Paperweight is a 2025 American documentary film about a musician's journey into the world of MMA and the UFC. The film follows Andrew P. Oliver as he trains with UFC featherweight Westin Wilson to find out what it takes to be a professional fighter. It was directed by Andrew P. Oliver and Dan Johnson and executively produced by Matthew Helderman, Luke Taylor and Grady Craig.

== Summary ==
Paperweight details the real-time experience of recording artist Andrew P. Oliver as he is trained by UFC-newcomer Westin Wilson to experience the world of professional MMA from an outsider's perspective.
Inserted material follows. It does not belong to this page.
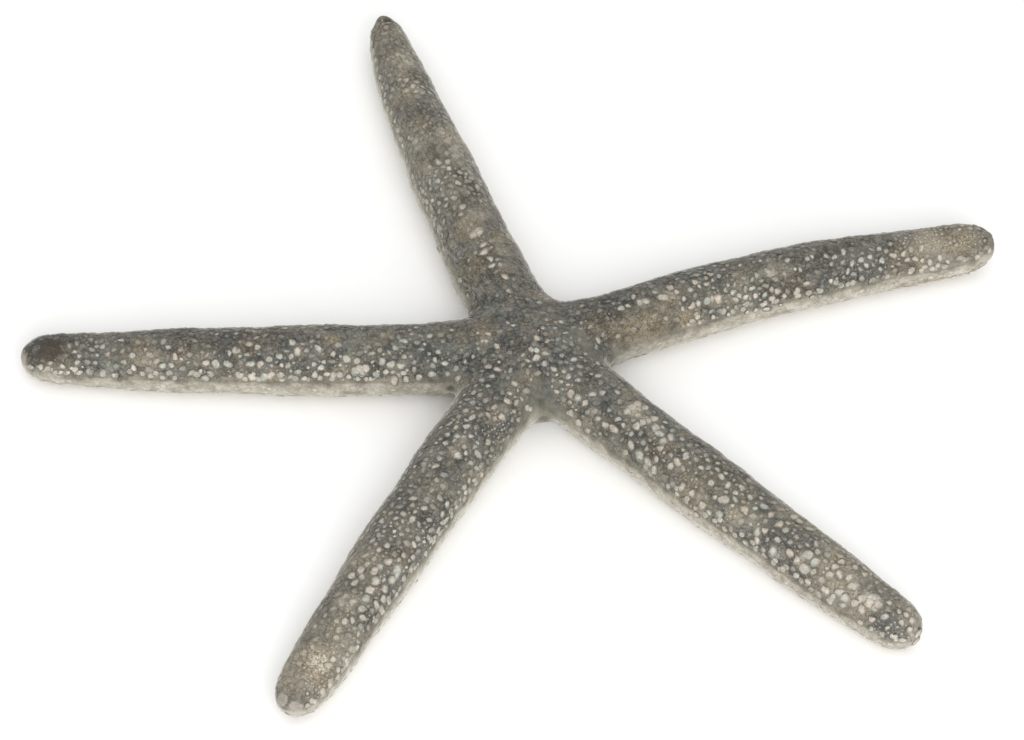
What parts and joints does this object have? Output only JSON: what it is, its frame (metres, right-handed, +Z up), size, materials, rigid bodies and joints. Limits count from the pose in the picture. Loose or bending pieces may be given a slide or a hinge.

The majority of the filming takes place at Ray Thompson's Upstate Karate in Simpsonville, SC, which is the home gym of Stephen "Wonderboy" Thompson. The film reaches its climax as Andrew P. Oliver squares off with Stephen "Wonderboy" Thompson in the octagon as his final test.

== Appearances ==

- Andrew P. Oliver
- Westin Wilson
- Stephen Thompson
- Stephen J. Oliver
- Dan Johnson
- Joey Thompson
- Josh Reynolds
- Blake Spence
- Jake Romano
- Matt Hannan

== Release ==
Paperweight was shown at the 2025 Reedy Reels Film Festival. It was released on September 5, 2025 on VOD via Buffalo 8.